Sandy grounded us for a few days, took electric from many of my family members in MD and NY and tons of friends all up the east coast. Some are still (unfathomably) without power.

Then, as our USMC Curse would have it (will link later) all poop ricocheted from the fan:

Yesterday morning Andy picked up Grayson from a dead lift and felt a ping in his lower back. A few minutes later I was attempting to piggyback my 180lb Marine down the hall and down a stairwell to get him to the doctor because the pain was excruciating for him.

Once we made it to the stairwell, I stared down those ten little carpeted steps like they had man-eating hela monsters lapping up at us. It wasn't happening, I couldn't get my husband out of the house.

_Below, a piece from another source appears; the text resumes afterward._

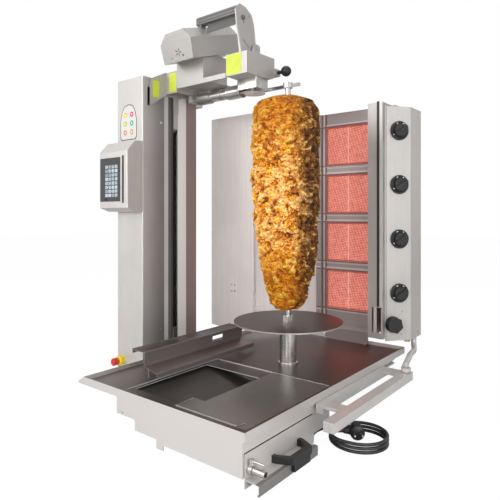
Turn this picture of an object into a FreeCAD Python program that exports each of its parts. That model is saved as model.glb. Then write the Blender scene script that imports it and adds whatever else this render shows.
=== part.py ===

An ambulance ride, multiple morphine drips, and an overnight stint in the ER later, he is back home on a heating pad with lots of "special" Tylenol. Thank goodness that's over with. He is hurting but he is home.

I am relieved but I am also completely bushwhacked. SO very glad Andy's back is "just a sprain" but simply pooped from schlepping kids, worrying my ass off, making sure dogs did business NOT on our mattress (Sparrow aimed at my pillows last time as her love note to me.) and finding my van in the new parking lot approximately three states away from the ER. The lady at the info desk literally hands you a map of directions, or a treasure map as I called it, and you then hop elevators, slide down escalators, and jump on hayrides through endless corridors until you find The Temple of Doom. Or your husband, whichever is closest.

Ok, time to go. Grayson and I are about to go drop off a wagon we sold on Craigslist at a local Starbucks because I needed to add one more thing to this already car riddled day.

Tell me your story. I'm getting a bit tired of mine.